I never went to a formal art/photography school nor took classes, but at the time of my beginning in photography, there were many nice magazines like the Italian “Fotografare” or “Popular Photography” that I was avidly reading. They had many informative articles in almost every issue. I also read many books on photography and composition and about the theory and practice of negative development, which I mainly did by myself. Kodachromes came later.
When I transitioned to digital and started shooting still lifes, I needed to learn a photo editing program to process my photos. Photoshop immediately came to mind, but it was expensive, and I did not want to have the limitations of a subscription because I was not sure I would continue with my photos.

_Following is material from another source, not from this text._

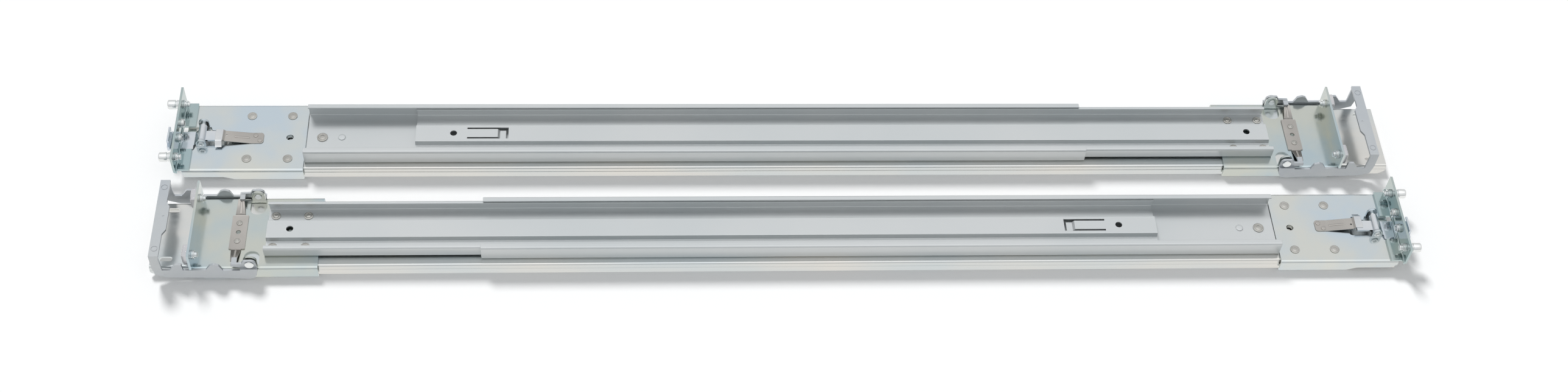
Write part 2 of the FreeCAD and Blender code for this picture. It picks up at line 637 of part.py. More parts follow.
for i, (x, y) in enumerate(ext_spots):
    pieces += turned("ext_rivet%d" % i, "z", (x, y), [
        ("-rear_sheet", "thin + 0.1", "rivet_shank_r - 0.2"),
        ("thin", "thin + ext_rivet_head", "2.9")])
nodes["extension_rivets"] = fused("extension_rivets", pieces)

# ------------------------------------------------------------- rear bracket
# Rear bracket: a channel with its flange in one piece and an ear on each side.
rear = new_body("rear_bracket")
half = [
    ("bracket_half", "0", "bend_r"),
    ("bracket_half", "bracket_bottom"),
    ("bracket_half - rear_sheet", "bracket_bottom"),
    ("bracket_half - rear_sheet", "-rear_sheet"),
]
prism(rear, "rear_section", "YZ_Plane", "rear_start", "rear_end - rear_start",
      both_halves(half))
prism(rear, "rear_flange", "YZ_Plane", "rear_end - sheet", "sheet", [
    ("-rear_flange_half", "rear_overhang"), ("-bracket_half + 0.4", "rear_overhang"),
    ("-bracket_half + 0.4", "-rear_sheet / 2"), ("bracket_half - 0.4", "-rear_sheet / 2"),
    ("bracket_half - 0.4", "rear_overhang"), ("rear_flange_half", "rear_overhang"),
    ("rear_flange_half", "flange_height"), ("-rear_flange_half", "flange_height")])
prism(rear, "rear_bend", "XZ_Plane", "bracket_half + 1", "2 * bracket_half + 2", [
    ("rear_end - 1.6", "-rear_sheet - 0.01"), ("rear_end + 1", "-rear_sheet - 0.01"),
    ("rear_end + 1", "0.2"), ("rear_end", "0.2")], True)
prism(rear, "rear_lower_edge", "XZ_Plane", "bracket_half + 1", "2 * bracket_half + 2", [
    ("rear_end + 1", "bracket_bottom - 1"), ("rear_end + 1", "-rear_sheet"),
    ("rear_end - 2.5", "-rear_sheet"), ("rear_end - 7", "bracket_bottom"),
    ("rear_end - 7", "bracket_bottom - 1")], True)
for side in SIDES:
    tag = "far" if side > 0 else "near"
    prism(rear, "rear_window_" + tag, "XY_Plane", "-rear_sheet - 0.5", "rear_sheet + 1", [
        ("728.6", "%d * 14.5" % side, "2.5"), ("738.4", "%d * 14.5" % side, "2.5"),
        ("738.4", "%d * gate_ear_low" % side), ("728.6", "%d * gate_ear_low" % side)], True)
    high = "gate_ear_high" if side > 0 else "-gate_ear_low"
    prism(rear, "rear_ear_" + tag, "XZ_Plane", high, "gate_ear_high - gate_ear_low", [
        ("gate_x - 4.2", "-rear_sheet / 2"), ("gate_x + 4.2", "-rear_sheet / 2"),
        ("gate_x + 4.2", "gate_z + 4.2", "4.1"), ("gate_x - 4.2", "gate_z + 4.2", "4.1")])
drill(rear, "rear_rivet_holes", "XY_Plane", "-rear_sheet - 0.5", "rear_sheet + 1",
      [(x, y, "rivet_shank_r - 0.2 + fit") for x, y in ext_spots]
      + [("gate_rivet_x", "%d * gate_rivet_y" % side, "1.2 + fit") for side in SIDES]
      + [("ext_hole_rear", "0", "ext_hole_r"), ("gate_rivet_x", "0", "1.5")])
drill(rear, "rear_screw_holes", "YZ_Plane", "rear_end - sheet - 1", "sheet + 2",
      [(y, "mount_z", "stub_r + fit") for y in peg_spots])
drill(rear, "rear_pin_holes", "XZ_Plane", "gate_ear_high + 0.2", "2 * gate_ear_high + 0.4",
      [("gate_x", "gate_z", "gate_pin_r + fit")])
nodes["rear_bracket"] = rear

# Square locating blocks behind the flange and the screws that hold them.
pieces = []
tools = []
for i, y in enumerate(peg_spots):
    block = doc.addObject("Part::Box", "block%d" % i)
    bind(block, "Length", "block_end - rear_end - 0.8")
    bind(block, "Width", "block_size")
    bind(block, "Height", "block_size")
    place(block, "rear_end", "%s - block_size / 2" % y, "mount_z - block_size / 2")
    nub = doc.addObject("Part::Wedge", "block_nub%d" % i)
    nub.Placement.Rotation = FreeCAD.Rotation(FreeCAD.Vector(0, 0, 1), -90)
    for field, text in (("Xmin", "0"), ("Xmax", "block_size"), ("Zmin", "0"),
                        ("Zmax", "block_size"), ("Ymin", "0"), ("Ymax", "0.8"),
                        ("X2min", "0.8"), ("X2max", "block_size - 0.8"),
                        ("Z2min", "0.8"), ("Z2max", "block_size - 0.8")):
        bind(nub, field, text)
    place(nub, "block_end - 0.8", "%s + block_size / 2" % y, "mount_z - block_size / 2")
    pieces += [block, nub]
    tools += turned("block_bore%d" % i, "x", (y, "mount_z"), [
        ("rear_end - 1", "block_end + 1", "stub_r + fit")])
nodes["square_blocks"] = fused("square_blocks", pieces, tools)
pieces = []
for i, y in enumerate(peg_spots):
    pieces += turned("block_screw%d" % i, "x", (y, "mount_z"), [
        ("rear_end - sheet - 3.7", "block_end - 0.3", "stub_r"),
        ("rear_end - sheet - 1.8", "rear_end - sheet", "2.95")])
nodes["block_screws"] = fused("block_screws", pieces)

# ---------------------------------------------------------------- rear gate
# Gate pins, one in each ear.
pieces = []
for side in SIDES:
    spans = [("gate_ear_low - 0.6", "gate_ear_low", "gate_pin_r + 0.7"),
             ("gate_ear_low - 0.1", "gate_inner + 0.1", "gate_pin_r"),
             ("gate_inner + 0.05", "gate_inner + 0.9", "2.9")]
    if side < 0:
        spans = [("-(%s)" % b, "-(%s)" % a, r) for a, b, r in spans]
    pieces += turned("gate_pin_%s" % "nf"[side > 0], "y", ("gate_x", "gate_z"), spans)
nodes["gate_pins"] = fused("gate_pins", pieces)

# Gate spring: a plate riveted down, with an arm to each side of the gate.
leaf = new_body("gate_spring")
half = [
    ("gate_spring_half", "0"),
    ("gate_spring_tip", "2.6"),
    ("gate_spring_tip", "2.6 + gate_spring_sheet"),
    ("gate_spring_half - 0.3", "gate_spring_sheet"),
]
prism(leaf, "gate_leaf_section", "YZ_Plane", "gate_spring_front",
      "gate_spring_rear - gate_spring_front", [
          ("-gate_spring_tip", "2.6"), ("-gate_spring_half", "0"),
          ("gate_spring_half", "0"), ("gate_spring_tip", "2.6"),
          ("gate_spring_tip", "2.6 + gate_spring_sheet"),
          ("gate_spring_half - 0.3", "gate_spring_sheet"),
          ("-gate_spring_half + 0.3", "gate_spring_sheet"),
          ("-gate_spring_tip", "2.6 + gate_spring_sheet")])
for side in SIDES:
    for x_edge, x_root, x_tip, tag in (
        ("gate_spring_front - 1", "740.6", "741.4", "f"),
        ("gate_spring_rear + 1", "746.9", "744.7", "r"),
    ):
        prism(leaf, "gate_leaf_trim_%s%s" % ("nf"[side > 0], tag), "XY_Plane", "-1", "6", [
            (x_edge, "%d * (gate_spring_half + 0.1)" % side),
            (x_root, "%d * (gate_spring_half + 0.1)" % side),
            (x_tip, "%d * (gate_spring_tip + 1)" % side),
            (x_edge, "%d * (gate_spring_tip + 1)" % side)], True)
drill(leaf, "gate_leaf_holes", "XY_Plane", "-0.5", "gate_spring_sheet + 1",
      [("gate_rivet_x", "%d * gate_rivet_y" % side, "1.2 + fit") for side in SIDES]
      + [("gate_rivet_x", "0", "1.5")])
nodes["gate_spring"] = leaf
pieces = []
for side in SIDES:
    pieces += turned("gate_rivet_%s" % "nf"[side > 0], "z",
                     ("gate_rivet_x", "%d * gate_rivet_y" % side), [
        ("-rear_sheet", "gate_spring_sheet + 0.1", "1.2"),
        ("gate_spring_sheet", "gate_spring_sheet + 0.5", "1.9")])
nodes["gate_spring_rivets"] = fused("gate_spring_rivets", pieces)

# Gate lever: two arms outside the bracket, joined by a bar behind the flange.
gate = new_body("gate_lever")
arm = [
    ("gate_x - 4.6", "1.7"), ("gate_x - 3.5", "-4.4"), ("gate_x - 1.8", "-7.4"),
    ("gate_x + 1.7", "-8.2"), ("gate_x + 16.7", "-7"), ("gate_x + 51.7", "-6.2"),
    ("gate_rear - 1.4", "-3.5"), ("gate_rear", "4"), ("gate_rear", "gate_bar_low + sheet"),
    ("gate_rear - 6.1", "gate_bar_low + sheet"), ("gate_rear - 5.5", "13"),
    ("gate_rear - 6", "1.3"), ("gate_rear - 10.8", "1.3"), ("gate_rear - 14.8", "7"),
    ("gate_rear - 18.6", "7"), ("gate_rear - 18.9", "1.2"), ("gate_x + 27.2", "1.2"),
    ("gate_x + 24.4", "5.6", "1.5"), ("gate_x + 21.7", "6.9", "1.5"),
    ("gate_x + 18.6", "5.6", "1.5"), ("gate_x + 16.7", "0.6"), ("gate_x + 6", "0.6"),
    ("gate_x + 6", "1.7"),
]
cheek = [
    ("gate_x - 4.3", "0.9"), ("gate_x + 1", "0.9"), ("gate_x + 11.7", "2.9"),
    ("gate_x + 11.7", "5.2", "1"), ("gate_x + 5", "5.6"),
    ("gate_x + 3.7", "gate_z + 3.3", "2.2"), ("gate_x - 3.7", "gate_z + 3.3", "2.8"),
]
for side in SIDES:
    tag = "far" if side > 0 else "near"
    high = "gate_inner + sheet" if side > 0 else "-gate_inner"
    prism(gate, "gate_arm_" + tag, "XZ_Plane", high, "sheet", arm)
    high = "gate_inner" if side > 0 else "-gate_inner + sheet"
    prism(gate, "gate_cheek_" + tag, "XZ_Plane", high, "sheet", cheek)
    high = "gate_inner + 0.7" if side > 0 else "-gate_inner + 0.7"
    prism(gate, "gate_joggle_" + tag, "XZ_Plane", high, "1.4",
          box_corners("gate_x - 4", "gate_x + 1", "0.95", "1.6"))
    low = "gate_spring_tip - 1.6" if side > 0 else "-gate_inner + 0.3"
    prism(gate, "gate_tab_" + tag, "YZ_Plane", "gate_x + 8.2", "3.2", [
        (low, "2.7 + gate_spring_sheet"),
        ("(%s) + gate_inner - 0.3 - gate_spring_tip + 1.6" % low, "2.7 + gate_spring_sheet"),
        ("(%s) + gate_inner - 0.3 - gate_spring_tip + 1.6" % low, "5.1"),
        (low, "5.1")])
prism(gate, "gate_bar", "XY_Plane", "gate_bar_low", "sheet", [
    ("gate_rear", "-gate_inner - sheet + 0.2", "1.2"), ("gate_rear", "gate_inner + sheet - 0.2", "1.2"),
    ("gate_rear - 6.1", "gate_inner + sheet - 0.2"), ("gate_rear - 6.1", "12.5"),
    ("gate_rear - 8.2", "8.8"), ("gate_rear - 8.2", "-9.2"), ("gate_rear - 6.1", "-12.9"),
    ("gate_rear - 6.1", "-gate_inner - sheet + 0.2")])
drill(gate, "gate_bores", "XZ_Plane", "gate_inner + sheet + 1", "2 * gate_inner + 2 * sheet + 2",
      [("gate_x", "gate_z", "gate_pin_r + running_fit")])
nodes["gate_lever"] = gate

# ------------------------------------------------------- both rails together
# The second rail is the first one mirrored; its extension stands a little
# further out.
REAR_GROUP = ("extension_channel", "extension_rivets", "rear_bracket", "square_blocks",
              "block_screws", "gate_pins", "gate_spring", "gate_spring_rivets", "gate_lever")
finished = {}
for name, thing in nodes.items():
    thing.Label = "right_" + name
    finished["right_" + name] = thing
for name, thing in hook_nodes["right"].items():
    thing.Label = "right_" + name
    finished["right_" + name] = thing
    thing = hook_nodes["left"][name]
    thing.Label = "blank_" + name
for name in list(nodes) + list(hook_nodes["left"]):
    mirror = doc.addObject("Part::Mirroring", "left_" + name)
    mirror.Source = nodes[name] if name in nodes else hook_nodes["left"][name]
    mirror.Normal = FreeCAD.Vector(1, 0, 0)
    mirror.Base = FreeCAD.Vector(0, 0, 0)
    bind(mirror, "Placement.Base.y", "-2 * rail_offset")
    if name in REAR_GROUP:
        bind(mirror, "Placement.Base.x", "-rear_shift")
    mirror.Label = "left_" + name
    finished["left_" + name] = mirror

doc.recompute()
for thing in doc.Objects:
    bad = [word for word in thing.State if word in ("Invalid", "Error")]
    if bad:
        raise RuntimeError("%s did not build: %s" % (thing.Name, bad))
for thing in doc.Objects:
    if thing.TypeId in ("PartDesign::Pad", "PartDesign::Pocket"):
        base = thing.BaseFeature
        if base is not None:
            change = thing.Shape.Volume - base.Shape.Volume
            if (thing.TypeId == "PartDesign::Pocket") != (change < 0):
                raise RuntimeError("%s changed nothing" % thing.Name)

os.makedirs("parts", exist_ok=True)
for name, thing in finished.items():
    shape = thing.Shape
    if shape.isNull() or not shape.isValid() or not shape.Solids:
        raise RuntimeError("%s has no sound solid" % name)
    shape.exportStep("parts/%s.step" % name)
    print("%-32s solids %d  %s" % (name, len(shape.Solids), shape.BoundBox))
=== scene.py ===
import bpy
import bmesh
import math
from mathutils import Matrix, Vector


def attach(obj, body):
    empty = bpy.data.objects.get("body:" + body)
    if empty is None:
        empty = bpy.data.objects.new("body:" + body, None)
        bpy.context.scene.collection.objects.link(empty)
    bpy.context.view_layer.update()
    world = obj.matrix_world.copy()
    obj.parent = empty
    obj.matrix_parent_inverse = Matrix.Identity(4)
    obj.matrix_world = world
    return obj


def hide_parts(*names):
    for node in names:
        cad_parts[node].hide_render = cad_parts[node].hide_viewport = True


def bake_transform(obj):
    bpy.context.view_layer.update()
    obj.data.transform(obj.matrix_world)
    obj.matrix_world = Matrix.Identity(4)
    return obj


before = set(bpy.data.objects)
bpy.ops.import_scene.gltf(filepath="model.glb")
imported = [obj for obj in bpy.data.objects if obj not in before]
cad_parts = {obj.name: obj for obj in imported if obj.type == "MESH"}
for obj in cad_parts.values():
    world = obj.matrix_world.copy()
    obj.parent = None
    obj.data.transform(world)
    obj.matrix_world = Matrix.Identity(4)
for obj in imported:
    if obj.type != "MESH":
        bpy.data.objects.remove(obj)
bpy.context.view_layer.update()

# ---------------------------------------------------------------- studio
# The rails lie on a plain white table.  One broad window lamp stands behind and
# above them, and the plated steel mirrors an even sky that is brightest overhead.
# The camera stands in front and above.

scene = bpy.context.scene
scene.view_settings.view_transform = "Standard"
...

Affinity Photo popped up on the internet when I was looking for alternatives. The price tag was perfect, so I bought it. Little by little, all by myself and with the help of the online tutorials, I started to understand how to work with it, and I never regretted it.
How do you choose the theme, subject matter and composition for your still life images?

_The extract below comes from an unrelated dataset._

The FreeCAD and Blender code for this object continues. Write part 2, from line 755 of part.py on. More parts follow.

As I mentioned, I have been interested in photography and frequented museums and read art books throughout my life. With the advent of the internet, it became easier than ever to see images of great artists of the past, painters and photographers alike. They are all inspirations for my work. In still life, it is difficult to “invent” something new since it is such an old genre with subjects often derived from common objects of daily life. I work a lot on the colour, light and texture in my composition, trying to balance them so I can bring out a particular mood. Pears are one of my favourite subjects since they have an anthropomorphic shape and a great texture. They can definitely have a mood.

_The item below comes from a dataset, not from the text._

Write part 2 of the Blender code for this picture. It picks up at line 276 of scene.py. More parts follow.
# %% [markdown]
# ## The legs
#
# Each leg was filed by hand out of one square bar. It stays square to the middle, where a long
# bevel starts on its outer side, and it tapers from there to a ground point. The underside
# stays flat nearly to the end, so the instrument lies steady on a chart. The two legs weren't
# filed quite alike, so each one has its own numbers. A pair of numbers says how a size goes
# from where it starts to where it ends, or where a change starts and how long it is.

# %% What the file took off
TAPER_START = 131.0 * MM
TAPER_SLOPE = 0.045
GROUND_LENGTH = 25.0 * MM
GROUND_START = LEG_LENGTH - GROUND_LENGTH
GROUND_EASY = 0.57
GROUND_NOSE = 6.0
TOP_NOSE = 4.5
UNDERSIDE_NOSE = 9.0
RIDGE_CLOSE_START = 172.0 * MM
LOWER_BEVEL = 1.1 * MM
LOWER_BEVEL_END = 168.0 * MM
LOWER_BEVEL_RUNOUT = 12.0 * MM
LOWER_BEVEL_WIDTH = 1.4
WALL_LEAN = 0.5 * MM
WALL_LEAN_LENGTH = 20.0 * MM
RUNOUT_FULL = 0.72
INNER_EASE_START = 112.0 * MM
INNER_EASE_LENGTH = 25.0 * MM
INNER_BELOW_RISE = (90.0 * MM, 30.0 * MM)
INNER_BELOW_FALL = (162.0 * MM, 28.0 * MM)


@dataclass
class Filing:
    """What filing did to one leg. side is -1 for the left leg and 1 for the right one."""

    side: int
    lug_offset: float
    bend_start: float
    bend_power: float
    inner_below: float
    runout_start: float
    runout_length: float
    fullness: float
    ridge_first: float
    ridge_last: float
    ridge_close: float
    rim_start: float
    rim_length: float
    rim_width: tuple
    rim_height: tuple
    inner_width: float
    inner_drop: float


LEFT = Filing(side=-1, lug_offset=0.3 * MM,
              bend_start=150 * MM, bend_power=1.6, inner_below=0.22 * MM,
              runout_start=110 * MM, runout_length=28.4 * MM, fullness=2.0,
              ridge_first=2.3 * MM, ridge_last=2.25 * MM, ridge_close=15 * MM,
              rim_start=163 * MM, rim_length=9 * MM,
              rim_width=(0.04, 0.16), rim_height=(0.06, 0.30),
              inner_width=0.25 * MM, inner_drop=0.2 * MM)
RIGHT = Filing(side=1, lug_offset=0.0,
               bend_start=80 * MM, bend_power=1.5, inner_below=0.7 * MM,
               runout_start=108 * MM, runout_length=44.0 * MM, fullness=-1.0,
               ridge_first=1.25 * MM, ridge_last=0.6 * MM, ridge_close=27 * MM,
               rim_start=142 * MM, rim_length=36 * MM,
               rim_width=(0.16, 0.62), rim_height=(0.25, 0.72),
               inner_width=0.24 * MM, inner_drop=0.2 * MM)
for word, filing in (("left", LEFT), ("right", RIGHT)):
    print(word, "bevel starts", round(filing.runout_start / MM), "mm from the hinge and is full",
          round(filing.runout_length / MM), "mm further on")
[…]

“I work a lot on the colour, light and texture in my composition, trying to balance them so I can bring out a particular mood.”
I also like to photograph calm and soothing landscapes and find that there is nothing more pleasant and calm than an old barn. People seem to like them too.
Sometimes I try to “copy” a painting, and one of my favourite artists is Gustave Courbet.
More often, I arrange my “props” trying to reach a balanced and pleasing composition. I adhere to the teaching of Giorgio Morandi, one of my favourite artists, who believed that with just a minimal change of the same objects on the same table, you can alter the resulting feeling of a composition.
Tell us more about the light painting techniques you sometimes use in your work?
In short, light painting is a technique where the photo is taken in the dark, and a light source is moved around to highlight the subject with the shutter in B mode. More images can be taken and then blended in post-processing. This is a good way to control the lighting and bring out the texture of a subject by controlling the angle of the light source. It also results in a nice dramatic and painterly effect.
How much time do you spend taking photos versus editing them?
Generally, I spend more time editing the photos than taking them, and this is because I am never satisfied with the results. Some may call me a perfectionist. I feel that there is always room for improvement.
“I do not want them to be the mere representation of reality. I want them to reflect the idea and emotions I have in my mind.”
What are your usual post-production steps for retouching your images?
I want my photos to be moody and possibly have a painterly look. And that applies to still life and landscape photos too. I do not want them to be the mere representation of reality. I want them to reflect the idea and emotions I have in my mind. The background in a still life and the sky and the foreground in a landscape can have a major visual and emotional impact, likewise can the colour, lighting and texture. Thus my usual first step is to isolate the subject to the closest pixel. I start by creating a mask of the subject, and then it’s easy to substitute the original background with one I feel will bring up the mood I want. I often use more than one background and texture that I blend together.
From this point on, I try to work non-destructively with the various adjustments that Affinity Photo allows. I change my mind rather often, so working non-destructively is the way to go for me. I fine-tune the colours, lights and contrast. I particularly like the selective colour adjustment of Affinity that allows for a very fine adjustment of the colour hues.
I apply the same process to the landscape photos I take. I particularly like the reassuring and pleasing presence of an old barn. Here, in Connecticut many have been destroyed or dismantled, but a few remain to remind us of the not too distant past we tend to forget.
Do you have any favourite features?
Definitely the non-destructive adjustments, but I must say that I like Affinity as a whole. It has something intuitive about it that I found very useful when I was starting to use it and trying to get familiar with it.
What achievement are you most proud of in your photography career and why?
I have won numerous awards, but my deepest pleasure comes from interacting with customers who purchase one of my photos at the shows I attend. Usually, they ask how the photo was created and about the process involved, and then a nice conversation may start.
Creating a nice photo and working hard to get the desired result is a satisfying experience, but nothing feels as satisfying as knowing that one of your photos was appreciated enough to be purchased, and is now hanging somewhere it can be seen every day.
“…nothing feels as satisfying as knowing that one of your photos was appreciated enough to be purchased, and is now hanging somewhere it can be seen every day.”